Quem tem memória literária vê, pairando sobre o académico cenário, a imortal Albertina, num despique monótono de zumbidos, que é a marca sonora da literatura de colóquios. Desenvolta, inconveniente, há de ter ido mosquetear o ouvido do poeta: “Eh pá ó O’Neill isto tá composto, isto tá bonito!”

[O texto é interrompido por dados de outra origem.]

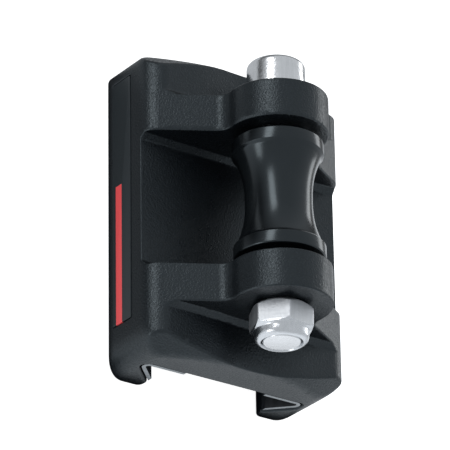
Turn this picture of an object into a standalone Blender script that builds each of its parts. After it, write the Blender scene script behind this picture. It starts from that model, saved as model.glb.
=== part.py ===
"""Slide car for a mast track, with a bobbin on a through bolt.

The moulded body wraps round a track below and carries two ears above. A bolt through the ears
holds a spacer sleeve, and an hourglass bobbin turns on the sleeve. Two V-shaped liners line the
jaws, and a thin panel is set into each side wall.

Frame: +X along the bolt towards its nut, +Z out of the track, origin at the middle of the jaws'
bottom faces. Lengths are in metres.
"""

import math

import bmesh
import bpy
from mathutils import Matrix, Vector

# Body
CAR_LENGTH = 0.0688  # between the flat end faces
CAR_WIDTH = 0.0508  # between the side walls
SHOULDER_HEIGHT = 0.0156  # where the side wall starts to round over
SHOULDER_RADIUS = 0.0050
SKIRT_RADIUS = 0.0063  # outer lower corner of each jaw
CORNER_RADIUS_NUT = 0.0060  # between the nut end's face and a side wall
CORNER_RADIUS_HEAD = 0.0030  # the same at the bolt head's end
DECK_HEIGHT = 0.0205  # deck outside each ear
DECK_DIP = 0.0008  # how far the deck sinks under the bolt
DECK_DIP_REACH = 0.0140  # half width of that dip
SADDLE_HEIGHT = 0.0160  # floor between the ears, at its lowest
SADDLE_RISE = 0.0003  # how much higher that floor is at the side walls
BASE_FILLET = 0.0012  # where an ear meets a floor
BROW_TILT_NUT = math.radians(30)  # lean of the curved face that trims the nut end's upper corners
BROW_TILT_HEAD = math.radians(38)  # the same at the bolt head's end
BROW_RADIUS = 0.0720  # radius of both in plan
BROW_SETBACK = 0.0001  # from the end face to the brow, at the deck's height on the middle line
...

Abrangendo as várias facetas da obra do autor de “Feira Cabisbaixa” – a poesia, a crónica, o teatro, a tradução, a publicidade –, o volume compõe-se de 14 textos, entre os quais um “ofertado” e republicado por Fernando J. B. Martinho, outro adaptado de um capítulo de tese de mestrado, a dar razão a Alexandre O’Neill: “Onde há tese há cadáver.” Com exceção da admirável intervenção de Ramiro S. Osório, a dar-nos a graça de uns poemas que poderiam ser apócrifos do homenageado, e com os quais o volume remata, a restante produção tem formato rigidamente académico. E boa parte foi promovida a ensaio, esse tubo largo por onde tudo passa. Género exigente, o verdadeiro ensaio não se compadece com lugares-comuns, minúcias exegéticas, fraco poder alusivo, cassetes repisadas e zunidos de enfadar leitores (“O’Neill é, sem dúvida, um dos nossos autores contemporâneos que mais reiteradamente abordou, crítica mas também quase sempre ludicamente, os modos de ser português”, p. 79). Não é o caso do interessante ensaio de Miguel Tamen sobre “A Publicidade” (e a poesia) ou do texto “Enquanto os grilos periclitam, o poeta que se desenrasque”, de Nuno Amado. Numa prosa aplicada e duplamente bem–disposta, centra-se nos problemas técnicos que os poemas fazem saltar ao caminho de O’Neill e dos quais sabe desenvencilhar-se com perícia.
Fica a “homenagem possível”, na expressão da organizadora do volume. E fica a faltar a festa da linguagem, a carambola verbal, o tom apaixonado do elogio, o efeito de surpresa, por oposição a um efeito de banalidade mais que indesejável numa festa em que o homenageado é quem é. E também a arte de a academia se rir de si própria e das suas incapacidades, a exemplo de O’Neill. Apetece mexer no epitáfio que o poeta, aos 30 anos, escreveu para si: “Aqui jaz Alexandre O’Neill/ Um homem que dormiu/ muito pouco/ Não merecia isto”.